香との関係はお察しという感じですが、彼女に竜を託す場面は積み重ねが効いてかなりグッとくる場面。色々あったもんねおまいら。

ヒーローとして友が愛した女性を、人々の命を奪う化け物として倒すという汚れ役を率先して引き受ける覚悟もそうですが、その後、グレイの頼みを聞き入れ、マリア救出路線にシフトするのもかっこいい。やっぱりなんだかんだで友の恋人というのもありますでしょうが、敵である自分達にマリアを託すらしからぬ態度、「魔獣にしたくない」という切実な言葉に真実を見出したからこそ、命を以て相手の本気に向き合う漢のかっこよさ。

 

▼漢②

マリアには「人間の心がある」とジェットマン達に訴えるグレイ。ラディゲの操り人形である自分を乗り越えようとするマリアの姿勢を、竜の恋人であるリエとしての人格の一端を読み取っていたのでしょう。この辺実際ラディゲ様の中途半端な洗脳プレイが仇となったということでしょうか。変態と書いてアホと読む。

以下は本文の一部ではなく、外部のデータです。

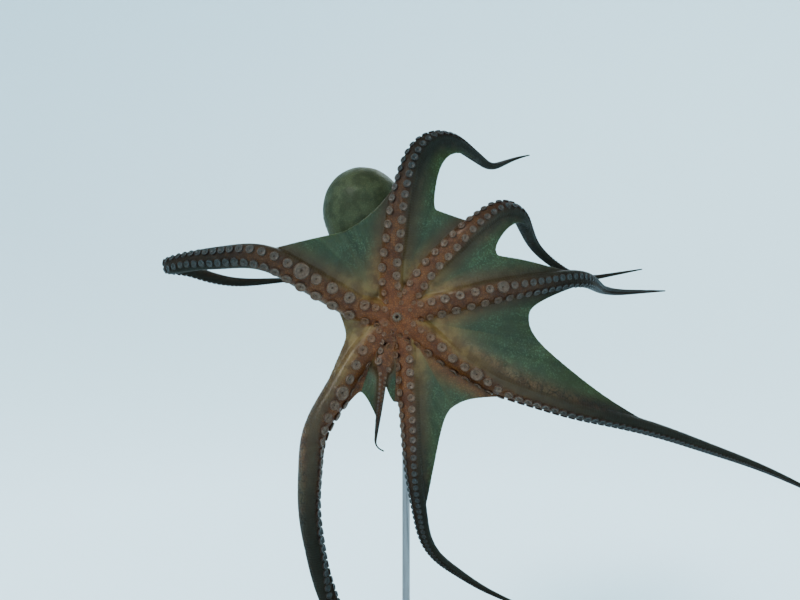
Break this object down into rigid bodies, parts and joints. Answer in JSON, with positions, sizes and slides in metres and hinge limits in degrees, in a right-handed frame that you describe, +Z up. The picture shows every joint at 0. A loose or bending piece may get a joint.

それにしても、自分の腕の中で自分ではない男の名前を呼ぶリエの一連のシーン。凄いよなあ。それでも、「恋人と離別」という自ら辛い決断を下したリエの想いを尊重し、マリアに対して最後の手助けができただけ、良かったのかもしれません。

 

▼アホ

リエに背中をざっくりやられるラディゲ。アホだなあ。そして結局自分の手でリエを殺めてしまう。アホだなあ。

そんな弩アホがラスボスとして成立してしまうのがこの作品。凄いですねえ。